A Test That Captured the Changing Times
For nearly a decade, Freedom from Hunger's acquisitions control has been the steadfast "Loan Approved" package. The modest #10 mailing communicates the organization's focus on providing small loans to help women establish businesses to feed their families and change their lives. And for years, the organization has been frequently testing against this package with little success.
That is until late 2008, when the nonprofit decided to adapt a renewal package for its acquisitions audience-a package it fondly refers to as "Edgy Choice"-particularly in light of the economic hard times that so many prospects were experiencing, but also making it clear that the women the organization represented were suffering far more. To its great delight, the package performed strongly.

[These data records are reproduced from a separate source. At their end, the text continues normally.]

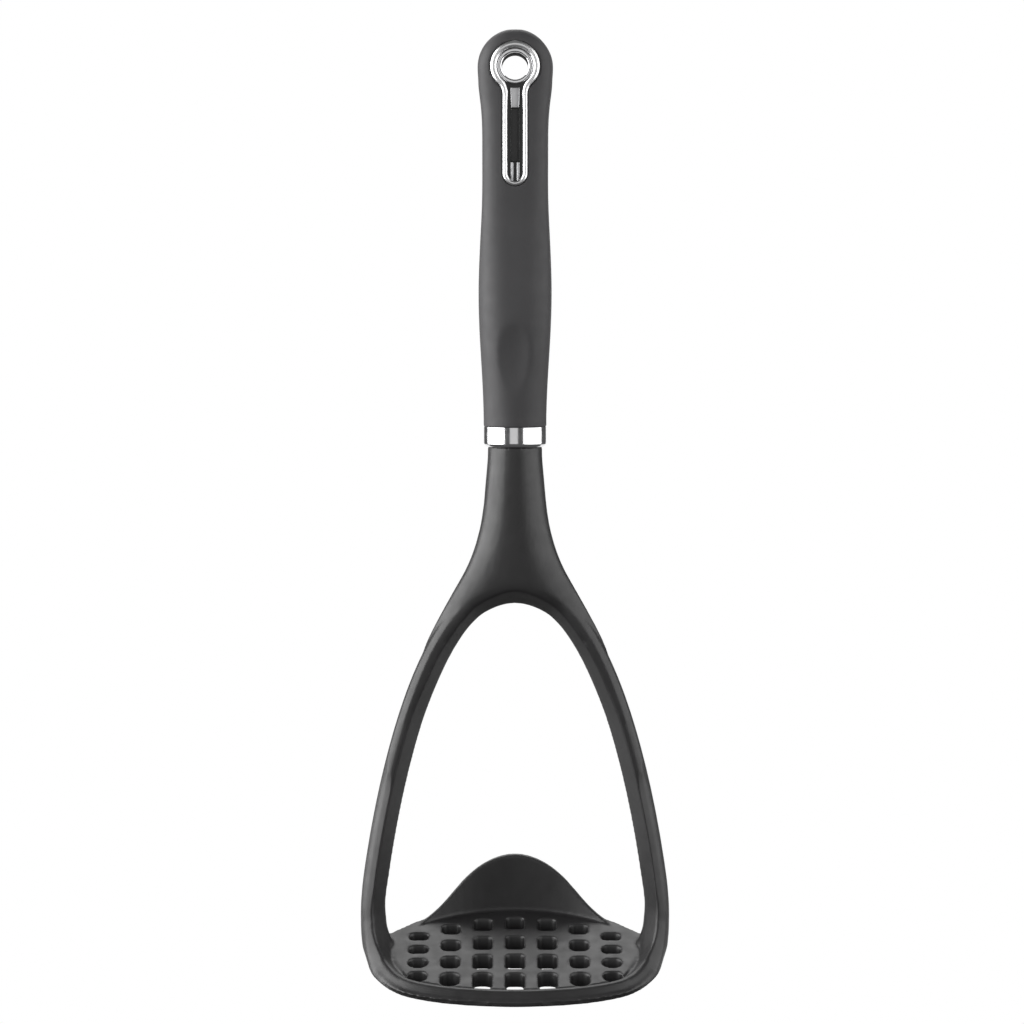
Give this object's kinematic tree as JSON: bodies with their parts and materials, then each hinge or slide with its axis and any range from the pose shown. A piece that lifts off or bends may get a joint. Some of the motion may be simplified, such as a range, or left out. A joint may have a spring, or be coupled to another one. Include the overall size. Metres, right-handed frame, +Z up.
{
  "type": "potato masher",
  "caption": "Kitchen potato masher with a soft handle, a keyhole-shaped hanging trim, a bright ferrule and a looped head with a slotted, sloping plate.",
  "frame": {"origin": "centre of the hanging hole, midway between the handle's front and back", "axes": "+Z up the handle, the front with the keyhole trim faces -Y, X = 0 is the plane of symmetry"},
  "size_m": [0.1036, 0.0565, 0.3206],
  "materials": {
    "head_nylon": "fine satin moulding texture",
    "ferrule_chrome": "polished, softly brushed",
    "core_plastic": "plain moulded, hidden",
    "pin_steel": "plain, hidden",
    "grip_rubber": "soft-touch matte charcoal",
    "tray_black": "semi-gloss black",
    "bezel_chrome": "polished",
    "bar_metal": "fine satin",
    "eyelet_chrome": "polished",
    "collar_chrome": "polished"
  },
  "bodies": {
    "root": {"mashing_head": "head_nylon", "ferrule": "ferrule_chrome", "handle_core": "core_plastic", "tang_pin": "pin_steel", "grip_sleeve": "grip_rubber", "keyhole_tray": "tray_black", "keyhole_bezel": "bezel_chrome", "keyhole_bar": "bar_metal", "hanging_eyelet": "eyelet_chrome", "rear_collar": "collar_chrome"}
  },
  "joints": []
}
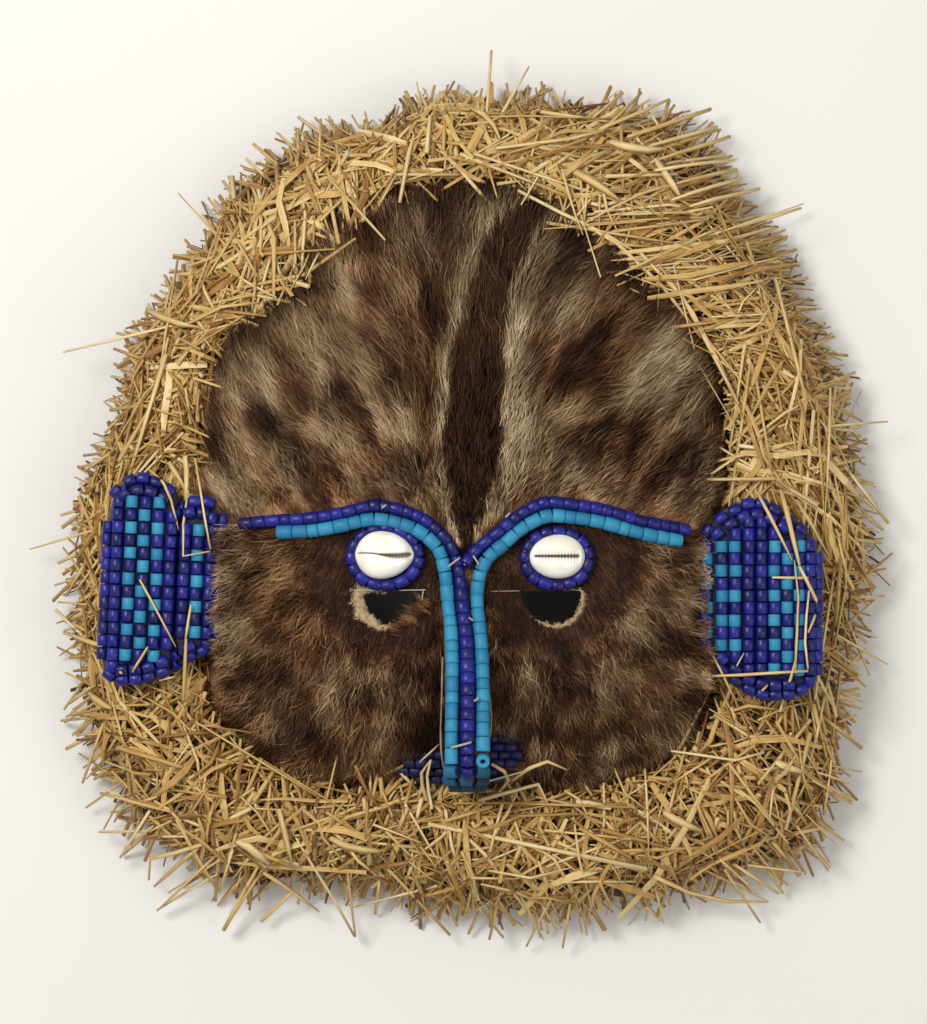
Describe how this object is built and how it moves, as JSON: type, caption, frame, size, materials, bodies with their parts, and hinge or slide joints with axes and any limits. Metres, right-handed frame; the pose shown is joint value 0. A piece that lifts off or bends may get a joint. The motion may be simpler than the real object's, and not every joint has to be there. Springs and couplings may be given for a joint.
{
  "type": "african mask",
  "caption": "Furred face mask lying on its back, with cowrie eyes, beaded brow, nose and ears, open eye holes and a ruff of straw.",
  "frame": {"origin": "on the surface that the mask lies on, under the middle of its bounding box", "axes": "+Z out of the face, away from the surface it lies on; +Y toward the top of the mask; +X toward the viewer's right"},
  "size_m": [0.3507, 0.3669, 0.0832],
  "materials": {
    "wood": "carved light wood, brown, unvarnished",
    "forehead_fur": "hide with long banded fur, pale, red-brown and dark",
    "cheek_fur": "hide with shorter brown fur",
    "dark_beads": "glossy opaque dark blue glass beads",
    "light_beads": "satin opaque light blue glass beads",
    "cowrie_shell": "polished white cowrie shell",
    "straw": "dry pale gold straw stems"
  },
  "bodies": {
    "root": {"face_shell": "wood", "forehead_pelt": "forehead_fur", "left_cheek_pelt": "cheek_fur", "right_cheek_pelt": "cheek_fur", "nose": "wood", "mouth": "dark_beads", "left_cowrie": "cowrie_shell", "right_cowrie": "cowrie_shell", "left_eye_ring": "dark_beads", "right_eye_ring": "dark_beads", "left_dark_string": "dark_beads", "left_light_string": "light_beads", "right_light_string": "light_beads", "right_dark_string": "dark_beads", "left_ear": "dark_beads", "right_ear": "dark_beads", "straw_fringe": "straw"}
  },
  "joints": []
}
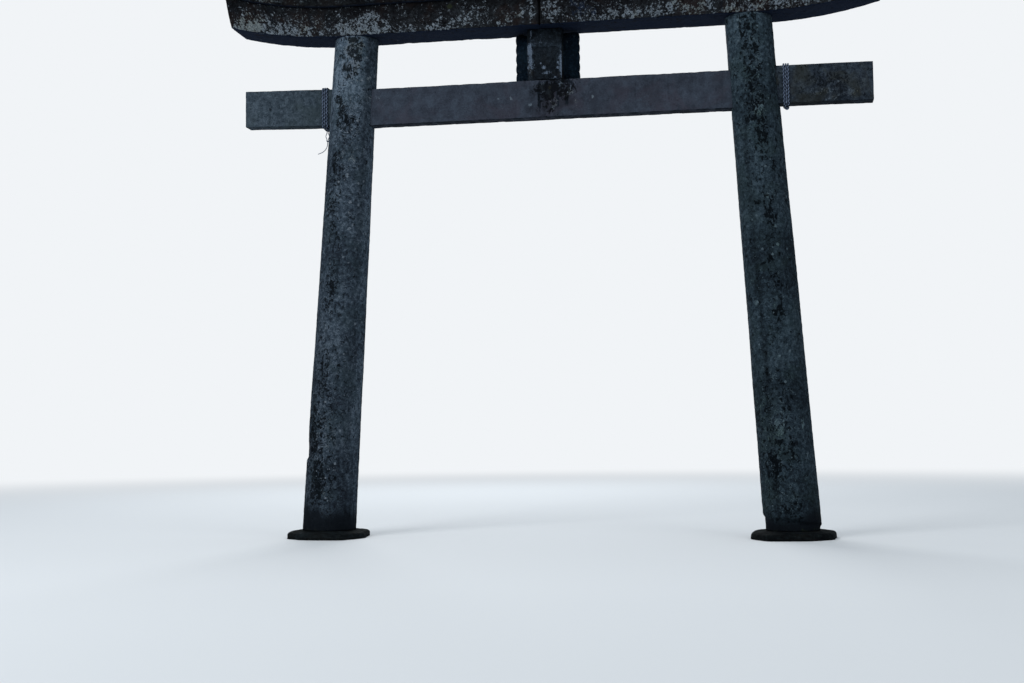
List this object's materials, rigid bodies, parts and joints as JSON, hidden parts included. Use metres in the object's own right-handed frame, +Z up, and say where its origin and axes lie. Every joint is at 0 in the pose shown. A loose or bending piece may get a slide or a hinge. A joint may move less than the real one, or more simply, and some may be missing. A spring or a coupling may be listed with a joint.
{
  "type": "stone torii gate",
  "caption": "Weathered stone torii gate: two leaning round pillars, a tie beam, a strut with a tablet, and upswept double lintels; rope lashed round the beam ends.",
  "frame": {"origin": "on the ground, midway between the two pillars", "axes": "+Z up, +X along the beams towards the right pillar, -Y is the side that shows the bare strut, +Y the side with the tablet"},
  "size_m": [7.7574, 0.9936, 6.6532],
  "materials": {
    "pillar_stone": "weathered granite with lichen and black streaks",
    "base_stone": "rough damp granite",
    "beam_stone": "weathered granite, smoother than the pillars",
    "lintel_stone": "dark weathered granite with pale lichen",
    "strut_stone": "weathered granite with pale lichen",
    "tablet_stone": "dark weathered granite",
    "rope": "twisted fibre rope, faded blue and white"
  },
  "bodies": {
    "root": {"pillar_left": "pillar_stone", "pillar_right": "pillar_stone", "base_stone_left": "base_stone", "base_stone_right": "base_stone", "nuki_middle": "beam_stone", "nuki_nose_left": "beam_stone", "nuki_nose_right": "beam_stone", "gakuzuka": "strut_stone", "tablet_frame": "tablet_stone", "tablet_panel": "tablet_stone", "shimaki_left": "lintel_stone", "shimaki_right": "lintel_stone", "kasagi_left": "lintel_stone", "kasagi_right": "lintel_stone", "rope_lashing_left": "rope", "rope_lashing_right": "rope", "rope_knot_left": "rope", "rope_knot_right": "rope", "bow_strand_left": "rope", "bow_strand_right": "rope", "bow_knot": "rope", "rope_tail": "rope"}
  },
  "joints": []
}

"We have been trying for years to beat ‘Loan Approved,'" explains Cathy Carley, account executive at Sanky Communications, the New York-based agency that works with Freedom from Hunger to develop its direct mail. She says the "Edgy Choice" package was a renewal that Freedom from Hunger had used over last summer, which it then converted into an acquisition package and is right now showing some considerable strength in beating "Loan Approved."
Similar to its predecessor, this new package is also a simple, #10 package with a four-page letter-a length the organization repeatedly has found to work well in acquisitions-along with a reply device and a BRE. The creative and format also resemble that of the control, and just as other packages do, it tells the personal stories of several women who have benefited from the organization's initiatives. "We like to tell a story of a woman that was given a chance," says Carley. "Everything that we do is about women, and we want to make sure that people know who these women are" (Archive code #605-172500-0902).
What sets this new package apart-and lends itself to the name "Edgy Choice"-is the emphasis it places on the harsh choices women in developing countries face daily. The letter opens with a checklist that calls on the prospective donor to consider which choice she would make: "Feed my children healthy food? OR Buy medicine for the one who is sick? Watch my children waste away from poor nutrition? OR Give them my own small portion of food-praying that we all survive the hungry season?"